Its leader Judith Collins has repeatedly pointed out that New Zealand contributes 0.17 per cent of global gross emissions.
While it largely backed the Government in getting the Zero Carbon Act through Parliament, the farmer-friendly party still has an issue with methane targets, and would ask the commission to review them.
Asked by Ardern at last night's Press Leaders Debate what National's plan was on climate change, Collins said the tech sector was the single biggest game-changer.
Shaw's Green Party, which has been restrained by government partner NZ First this term, wants to go harder on climate change with a clean energy plan to end coal use by 2030 and industrial fossil gas use by 2035.

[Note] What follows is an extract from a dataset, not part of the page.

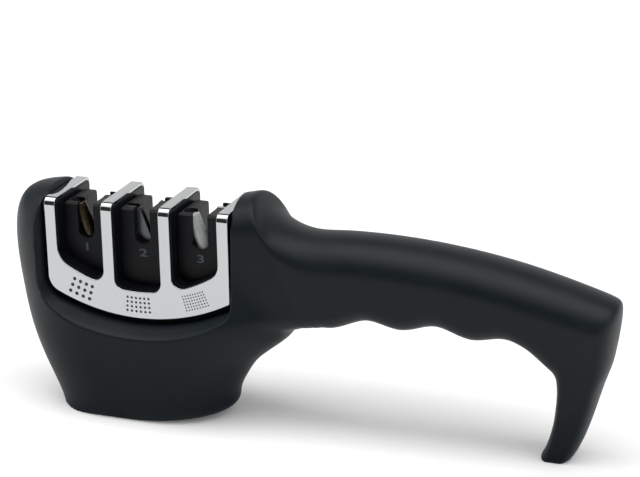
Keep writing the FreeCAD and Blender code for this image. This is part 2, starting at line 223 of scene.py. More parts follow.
def diamond_coat():
    material, tree, shader, place = start_material("diamond_grit_on_bronze")
    grit = add(tree, "ShaderNodeTexVoronoi", {"Vector": place, "Scale": 1 / DIAMOND_GRIT}).outputs["Distance"]
    glint = add(tree, "ShaderNodeMapRange", between(grit, 0, 1)).outputs["Result"]
    tints = {SHARE: glint, FIRST: colour("#242119"), SECOND: colour("#5C5642")}
    tint = add(tree, "ShaderNodeMix", tints, data_type="RGBA").outputs[BLENDED]
    relief = add(tree, "ShaderNodeBump", {"Height": grit, "Distance": 0.03 * MM, "Strength": 1.0})
    plug(tree, shader, {"Base Color": tint, "Metallic": 1.0, "Roughness": 0.34,
                        "Normal": relief.outputs["Normal"]})
    return material


def ground_carbide():
    material, tree, shader, place = start_material("ground_tungsten_carbide")
    stretch = add(tree, "ShaderNodeMapping", {"Vector": place, "Scale": SCRATCH_STRETCH}).outputs["Vector"]
    lines = clouded(tree, shader, stretch, SCRATCH_WIDTH, ("#4A4D50", "#6E7174"), 0.26, 0.4)
    relief = add(tree, "ShaderNodeBump", {"Height": lines, "Distance": 0.02 * MM, "Strength": 1.0})
    plug(tree, shader, {"Metallic": 1.0, "Normal": relief.outputs["Normal"]})
    return material


def fired_ceramic():
    material, tree, shader, place = start_material("polished_white_ceramic")
    mottle = clouded(tree, shader, place, CERAMIC_MOTTLE, ("#A9ACAD", "#BFC1C1"), 0.2, 0.3)
    relief = add(tree, "ShaderNodeBump", {"Height": mottle, "Distance": 0.01 * MM, "Strength": 1.0})
    plug(tree, shader, {"IOR": 1.76, "Normal": relief.outputs["Normal"]})
    return material


def zinc_plate():
    material, tree, shader, place = start_material("zinc_plated_steel")
    clouded(tree, shader, place, ZINC_CLOUD, ("#8E9194", "#B0B2B4"), 0.25, 0.4)
    plug(tree, shader, {"Metallic": 1.0})
    return material


def printed_ink(name, thick, thin):
    """Printed film, a little uneven between its thick and its thin colour."""
    material, tree, shader, place = start_material(name)
    clouded(tree, shader, place, INK_MOTTLE, (thick, thin), 0.5, 0.6)
    plug(tree, shader, {"IOR": 1.5})
    return material


finishes = {
    "body": soft_touch_lacquer(),
    "cover": chrome_plate(),
    "frame": moulded_abs("satin_black_abs", "#0B0D12", 0.34, 0.5 * MM, 0.006 * MM),
    "stage": moulded_abs("textured_black_abs", "#07080C", 0.4, 0.4 * MM, 0.01 * MM),
    "plate": moulded_abs("plain_black_abs", "#0C0D0E", 0.45, 0.6 * MM, 0.015 * MM),
    "foot": foot_rubber(),
    "screw": zinc_plate(),
    "diamond": diamond_coat(),
    "carbide": ground_carbide(),
    "ceramic": fired_ceramic(),
}
print("finishes", ", ".join(sorted(m.name for m in finishes.values())))

# %% [markdown]
# ## Finishing a piece
# Every finished piece rides on the body of the object, stands in for the solid that it replaces, which is
# hidden, and takes the finish of its slot. Forms made here are lofts through rings of points, cut with each
# other where the real mould has an insert.

# %% Finish, loft and cutting helpers
def finish(piece, slot, nodes=(), material=None):
    """Give a piece its slot's finish or the given one, set it on its body and hide the solids it replaces."""
    piece.data.materials.clear()
    piece.data.materials.append(material or finishes[slot])
    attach(piece, "root")
    if nodes:
        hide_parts(*nodes)
    print(piece.name, len(piece.data.polygons), "faces")
    return piece


def piece_from_mesh(name, mesh):
    piece = bpy.data.objects.new(name, mesh)
    bpy.context.scene.collection.objects.link(piece)
    return piece


def lofted(name, rings):
    """Closed form through rings of points, with a flat face on each end."""
    rings = np.array(rings)
    last = len(rings) - 1
    count = rings.shape[1]
    faces = [[s * count + k, s * count + (k + 1) % count, (s + 1) * count + (k + 1) % count,
              (s + 1) * count + k] for s in range(last) for k in range(count)]
    faces += [list(range(count))[::-1], [last * count + k for k in range(count)]]
    mesh = bpy.data.meshes.new(name)
    mesh.from_pydata(rings.reshape(-1, 3).tolist(), [], faces)
    bm = bmesh.new()
    bm.from_mesh(mesh)
    bmesh.ops.recalc_face_normals(bm, faces=bm.faces)
    bm.to_mesh(mesh)
    bm.free()
    return piece_from_mesh(name, mesh)


def carve(piece, tool, operation="DIFFERENCE"):
    """Cut a piece with a tool, or keep what both share, and put the tool away."""
    cut = piece.modifiers.new("carve", "BOOLEAN")
    cut.operation = operation
    cut.solver = "EXACT"
    cut.object = tool
    applied(piece)
    bpy.data.objects.remove(tool)


def applied(piece):
    """Bake a piece's modifiers into a plain mesh."""
    depsgraph = bpy.context.evaluated_depsgraph_get()
    mesh = bpy.data.meshes.new_from_object(piece.evaluated_get(depsgraph))
    piece.modifiers.clear()
    old = piece.data
    piece.data = mesh
    bpy.data.meshes.remove(old)
    return piece


# %% [markdown]
# ## The body's skin
# The body is one flowing form: a foot, a nose, a head, a hump, an arched grip with three finger grooves
# and a hook. It could be sculpted, but a mould-maker draws it as ribs with a smooth skin over them, so
# this does the same. Each rib is an upright or leaning oval with flat sides. The ribs are those of the
# solids, in millimetres, with a slightly fuller shoulder on the grip. A shoulder is the height of the
# rounding below the crest, and a keel that of the rounding above the underside.

# %% Rib sizes
FOOT = dict(left=-29.0, right=25.5, half_width=16.9, shoulder=14.5, keel=29.0)
NOSE = dict(reach=44.4, height=57.7)
HEAD = dict(height=76.6, half_width=20.0, shoulder=30.0, keel=24.0)
HUMP = dict(x=43.0, fall=10.0)
NECK = dict(x=58.0, z=34.8)
GRIP = dict(crown_x=80.4, crown_z=67.7, crown_radius=236.0, half_width=12.8, belly_x=99.3, belly_z=38.4,
            belly_radius=227.0, shoulder=10.6, keel=6.5)
GROOVES = dict(count=3, pitch=22.9, depth=2.5, start=69.8, gain=1.5)
HOOK = dict(outer=161.3, inner=141.8, half_width=11.4)
TIP = dict(x=142.0, half_length=4.9, half_width=6.8, round=3.0)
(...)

It wants to boost renewable electricity generation - installing solar panels on all suitable state homes is one example – and put tough transport and agriculture policies in place to hit those 2030 Paris goals.
One of its strongest pieces of climate policy landed last month, in an election pledge requiring the finance sector to disclose climate risks - something that would be a world-first.
At the opposite end of the political spectrum, Act would tear up both the Zero Carbon Act and the ETS in favour of a new plan tying carbon prices to those of our five biggest trading partners.